* [What to work on]: Produce word for word the lines of the data below running from the one that has "front_shell();" to the one that has "imported = [obj", inclusive, and no others.

* [Recorded data]:
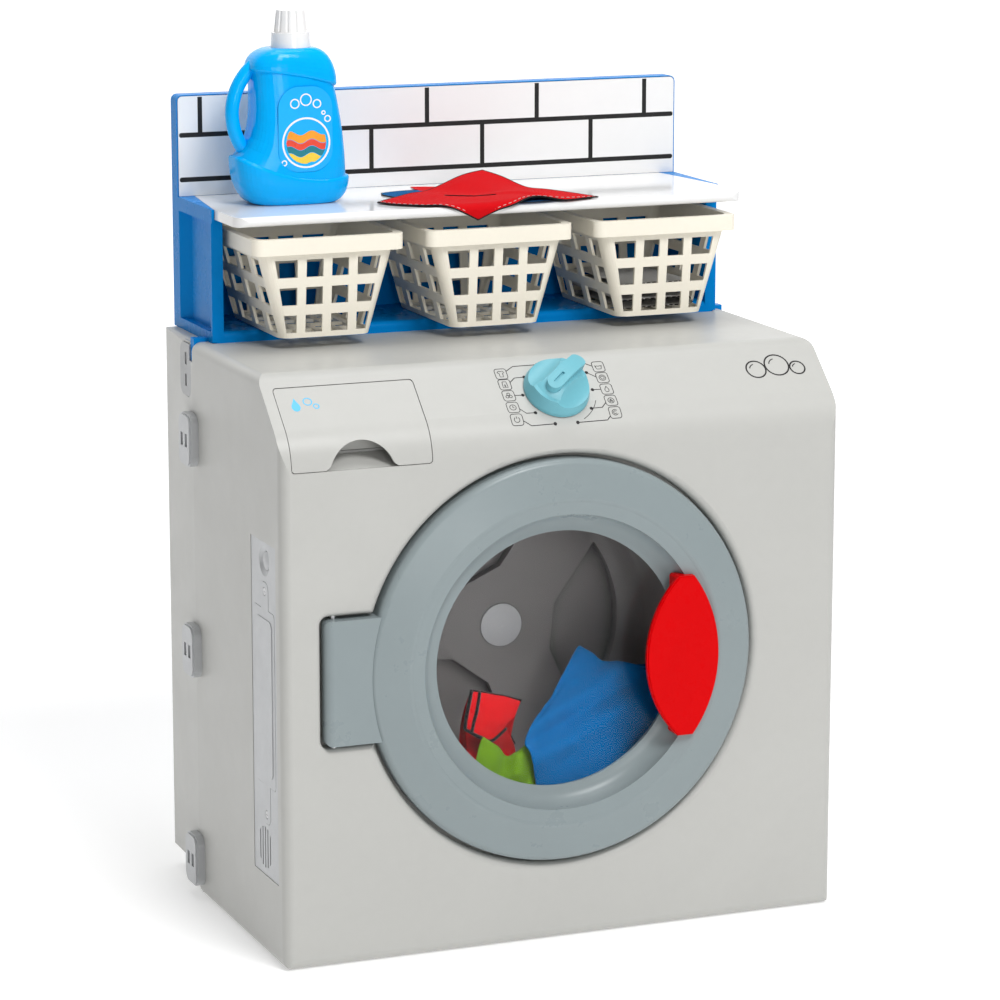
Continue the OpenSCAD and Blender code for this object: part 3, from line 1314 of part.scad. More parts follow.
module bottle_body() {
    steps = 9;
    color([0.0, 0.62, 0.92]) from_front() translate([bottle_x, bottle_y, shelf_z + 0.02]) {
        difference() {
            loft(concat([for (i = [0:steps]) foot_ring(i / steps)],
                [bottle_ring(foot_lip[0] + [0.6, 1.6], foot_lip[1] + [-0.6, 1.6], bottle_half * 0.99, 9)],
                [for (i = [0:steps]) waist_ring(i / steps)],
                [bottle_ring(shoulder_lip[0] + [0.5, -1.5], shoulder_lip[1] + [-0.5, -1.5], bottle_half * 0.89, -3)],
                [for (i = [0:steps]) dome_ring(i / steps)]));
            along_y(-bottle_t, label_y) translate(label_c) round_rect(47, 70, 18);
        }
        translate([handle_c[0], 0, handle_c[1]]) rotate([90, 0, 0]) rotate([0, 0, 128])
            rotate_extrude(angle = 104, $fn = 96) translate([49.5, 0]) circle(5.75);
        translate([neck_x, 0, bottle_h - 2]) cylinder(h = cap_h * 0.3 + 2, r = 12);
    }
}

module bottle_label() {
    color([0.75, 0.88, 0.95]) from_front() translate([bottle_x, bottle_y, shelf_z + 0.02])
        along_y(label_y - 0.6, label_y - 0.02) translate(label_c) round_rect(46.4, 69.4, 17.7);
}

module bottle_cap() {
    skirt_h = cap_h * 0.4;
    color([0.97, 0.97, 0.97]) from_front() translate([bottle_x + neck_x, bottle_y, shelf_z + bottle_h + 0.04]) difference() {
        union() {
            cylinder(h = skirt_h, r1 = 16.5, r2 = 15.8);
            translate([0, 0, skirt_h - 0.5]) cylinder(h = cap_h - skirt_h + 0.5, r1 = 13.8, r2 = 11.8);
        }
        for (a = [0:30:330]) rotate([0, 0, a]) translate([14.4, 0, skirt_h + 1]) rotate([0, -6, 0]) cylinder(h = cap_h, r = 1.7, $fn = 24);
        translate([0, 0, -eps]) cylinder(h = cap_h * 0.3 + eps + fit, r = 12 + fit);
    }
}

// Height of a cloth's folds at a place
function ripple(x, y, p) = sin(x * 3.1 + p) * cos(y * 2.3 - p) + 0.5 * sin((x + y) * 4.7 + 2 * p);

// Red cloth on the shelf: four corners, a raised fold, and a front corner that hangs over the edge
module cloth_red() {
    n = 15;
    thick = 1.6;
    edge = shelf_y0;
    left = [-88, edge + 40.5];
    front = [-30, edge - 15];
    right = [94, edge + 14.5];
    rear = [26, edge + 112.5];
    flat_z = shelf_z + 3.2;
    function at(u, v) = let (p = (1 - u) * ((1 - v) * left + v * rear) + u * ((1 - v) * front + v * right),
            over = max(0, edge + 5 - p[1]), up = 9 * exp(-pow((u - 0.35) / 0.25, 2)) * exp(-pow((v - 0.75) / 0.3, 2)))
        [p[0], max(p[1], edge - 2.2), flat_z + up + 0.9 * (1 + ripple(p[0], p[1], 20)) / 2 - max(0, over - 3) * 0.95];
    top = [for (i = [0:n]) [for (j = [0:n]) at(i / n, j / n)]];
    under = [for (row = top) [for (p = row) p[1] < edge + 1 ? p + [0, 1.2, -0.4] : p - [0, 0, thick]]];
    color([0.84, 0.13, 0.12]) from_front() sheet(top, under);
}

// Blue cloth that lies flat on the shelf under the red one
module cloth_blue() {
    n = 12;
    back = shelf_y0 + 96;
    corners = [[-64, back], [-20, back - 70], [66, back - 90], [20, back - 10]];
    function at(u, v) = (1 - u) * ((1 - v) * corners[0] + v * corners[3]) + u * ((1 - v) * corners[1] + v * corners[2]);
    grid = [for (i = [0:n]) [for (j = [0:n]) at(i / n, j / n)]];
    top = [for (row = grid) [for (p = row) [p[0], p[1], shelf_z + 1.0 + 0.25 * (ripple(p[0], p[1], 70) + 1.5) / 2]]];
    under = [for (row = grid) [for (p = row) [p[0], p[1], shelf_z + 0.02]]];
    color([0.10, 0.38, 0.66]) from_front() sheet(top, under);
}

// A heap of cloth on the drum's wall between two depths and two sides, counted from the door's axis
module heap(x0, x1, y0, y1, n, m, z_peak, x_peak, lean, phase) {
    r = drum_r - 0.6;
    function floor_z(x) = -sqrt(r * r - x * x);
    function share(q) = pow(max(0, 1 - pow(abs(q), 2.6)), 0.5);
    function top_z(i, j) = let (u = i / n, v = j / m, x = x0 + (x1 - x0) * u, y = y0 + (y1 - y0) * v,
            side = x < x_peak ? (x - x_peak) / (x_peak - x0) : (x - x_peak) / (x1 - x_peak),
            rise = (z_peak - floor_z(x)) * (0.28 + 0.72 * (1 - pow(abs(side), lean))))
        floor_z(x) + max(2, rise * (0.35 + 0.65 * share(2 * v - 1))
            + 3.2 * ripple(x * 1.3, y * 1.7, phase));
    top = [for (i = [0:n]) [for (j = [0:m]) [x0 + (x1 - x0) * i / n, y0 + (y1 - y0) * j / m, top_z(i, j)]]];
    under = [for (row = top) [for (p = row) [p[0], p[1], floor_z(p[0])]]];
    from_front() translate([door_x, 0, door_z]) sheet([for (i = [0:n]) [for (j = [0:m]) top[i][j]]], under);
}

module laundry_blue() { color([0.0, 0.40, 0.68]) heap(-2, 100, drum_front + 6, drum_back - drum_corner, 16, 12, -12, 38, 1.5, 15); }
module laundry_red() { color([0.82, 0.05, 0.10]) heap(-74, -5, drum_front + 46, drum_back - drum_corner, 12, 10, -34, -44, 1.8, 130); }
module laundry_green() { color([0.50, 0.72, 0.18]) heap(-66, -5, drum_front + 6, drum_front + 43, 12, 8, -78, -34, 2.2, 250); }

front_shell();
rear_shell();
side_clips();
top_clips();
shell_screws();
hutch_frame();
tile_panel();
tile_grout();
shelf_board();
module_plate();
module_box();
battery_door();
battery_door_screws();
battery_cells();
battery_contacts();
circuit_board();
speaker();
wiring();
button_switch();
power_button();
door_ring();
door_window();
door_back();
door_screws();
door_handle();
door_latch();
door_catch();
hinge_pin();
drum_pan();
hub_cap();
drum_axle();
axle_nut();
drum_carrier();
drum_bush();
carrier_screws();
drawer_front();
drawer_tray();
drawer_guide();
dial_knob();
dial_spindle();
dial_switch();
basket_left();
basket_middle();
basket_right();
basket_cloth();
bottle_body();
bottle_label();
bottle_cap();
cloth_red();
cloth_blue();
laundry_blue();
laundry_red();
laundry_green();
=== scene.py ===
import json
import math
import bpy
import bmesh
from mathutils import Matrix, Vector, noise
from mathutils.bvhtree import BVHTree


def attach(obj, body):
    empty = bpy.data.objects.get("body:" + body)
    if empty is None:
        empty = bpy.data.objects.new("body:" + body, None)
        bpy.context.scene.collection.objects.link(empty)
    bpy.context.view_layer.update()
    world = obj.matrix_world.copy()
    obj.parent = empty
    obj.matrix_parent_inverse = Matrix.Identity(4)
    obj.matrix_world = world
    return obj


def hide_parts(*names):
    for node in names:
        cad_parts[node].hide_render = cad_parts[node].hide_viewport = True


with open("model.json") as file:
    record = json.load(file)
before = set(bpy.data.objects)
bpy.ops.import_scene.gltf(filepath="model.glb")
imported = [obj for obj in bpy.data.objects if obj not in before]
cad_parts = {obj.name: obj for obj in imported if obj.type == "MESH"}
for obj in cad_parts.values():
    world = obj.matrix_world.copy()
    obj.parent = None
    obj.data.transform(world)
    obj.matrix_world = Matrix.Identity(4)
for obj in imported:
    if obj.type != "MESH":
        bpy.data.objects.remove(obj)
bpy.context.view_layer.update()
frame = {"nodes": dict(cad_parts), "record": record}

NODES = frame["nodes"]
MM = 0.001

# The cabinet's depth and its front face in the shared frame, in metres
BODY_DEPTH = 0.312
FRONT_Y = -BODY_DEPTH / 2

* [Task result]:
front_shell();
rear_shell();
side_clips();
top_clips();
shell_screws();
hutch_frame();
tile_panel();
tile_grout();
shelf_board();
module_plate();
module_box();
battery_door();
battery_door_screws();
battery_cells();
battery_contacts();
circuit_board();
speaker();
wiring();
button_switch();
power_button();
door_ring();
door_window();
door_back();
door_screws();
door_handle();
door_latch();
door_catch();
hinge_pin();
drum_pan();
hub_cap();
drum_axle();
axle_nut();
drum_carrier();
drum_bush();
carrier_screws();
drawer_front();
drawer_tray();
drawer_guide();
dial_knob();
dial_spindle();
dial_switch();
basket_left();
basket_middle();
basket_right();
basket_cloth();
bottle_body();
bottle_label();
bottle_cap();
cloth_red();
cloth_blue();
laundry_blue();
laundry_red();
laundry_green();
=== scene.py ===
import json
import math
import bpy
import bmesh
from mathutils import Matrix, Vector, noise
from mathutils.bvhtree import BVHTree


def attach(obj, body):
    empty = bpy.data.objects.get("body:" + body)
    if empty is None:
        empty = bpy.data.objects.new("body:" + body, None)
        bpy.context.scene.collection.objects.link(empty)
    bpy.context.view_layer.update()
    world = obj.matrix_world.copy()
    obj.parent = empty
    obj.matrix_parent_inverse = Matrix.Identity(4)
    obj.matrix_world = world
    return obj


def hide_parts(*names):
    for node in names:
        cad_parts[node].hide_render = cad_parts[node].hide_viewport = True


with open("model.json") as file:
    record = json.load(file)
before = set(bpy.data.objects)
bpy.ops.import_scene.gltf(filepath="model.glb")
imported = [obj for obj in bpy.data.objects if obj not in before]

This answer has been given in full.